■ Record list:
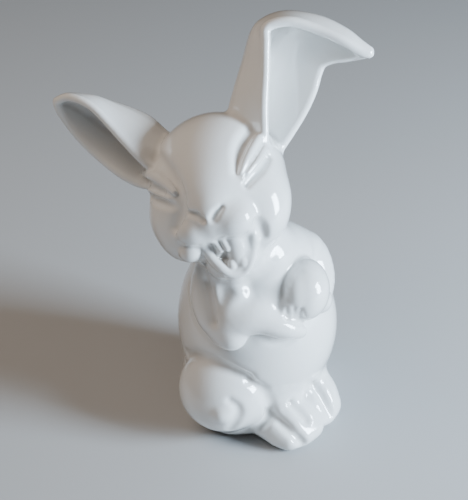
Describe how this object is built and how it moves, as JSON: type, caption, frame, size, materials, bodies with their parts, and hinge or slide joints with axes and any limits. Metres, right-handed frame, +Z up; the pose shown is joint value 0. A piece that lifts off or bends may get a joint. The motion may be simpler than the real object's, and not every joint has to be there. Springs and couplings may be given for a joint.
{
  "type": "hare figurine",
  "caption": "White glazed porcelain figurine of a laughing hare sitting up with its paws on its belly, cast in one piece and standing by its own weight on a flat underside.",
  "frame": {"origin": "On the flat underside, below the middle of the seated body, at the mount underside.", "axes": "+Z is up, along the figure's height. The hare's chest and toes face -Y. Its own left side is at +X."},
  "size_m": [0.0897, 0.0895, 0.15],
  "materials": {
    "white_glaze": "glossy clear glaze over white porcelain"
  },
  "bodies": {
    "root": {"hare": "white_glaze"}
  },
  "joints": []
}
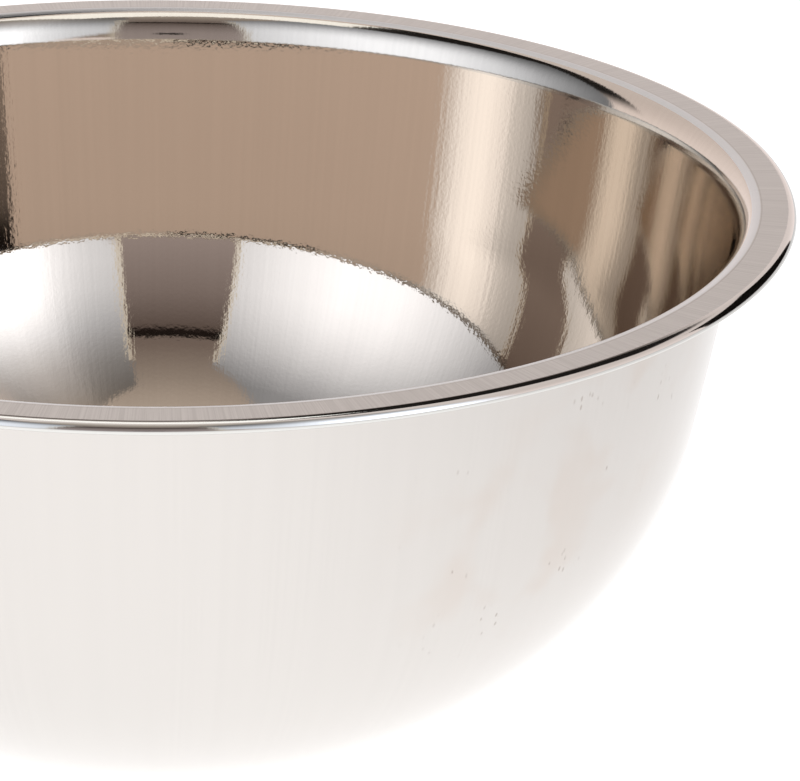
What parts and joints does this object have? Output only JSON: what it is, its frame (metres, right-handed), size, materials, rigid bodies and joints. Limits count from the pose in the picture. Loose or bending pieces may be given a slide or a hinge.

■ To be done: Where a line above contains the word "type", copy that line.

■ Finished answer:
Describe how this object is built and how it moves, as JSON: type, caption, frame, size, materials, bodies with their parts, and hinge or slide joints with axes and any limits. Metres, right-handed frame, +Z up; the pose shown is joint value 0. A piece that lifts off or bends may get a joint. The motion may be simpler than the real object's, and not every joint has to be there. Springs and couplings may be given for a joint.
  "type": "hare figurine",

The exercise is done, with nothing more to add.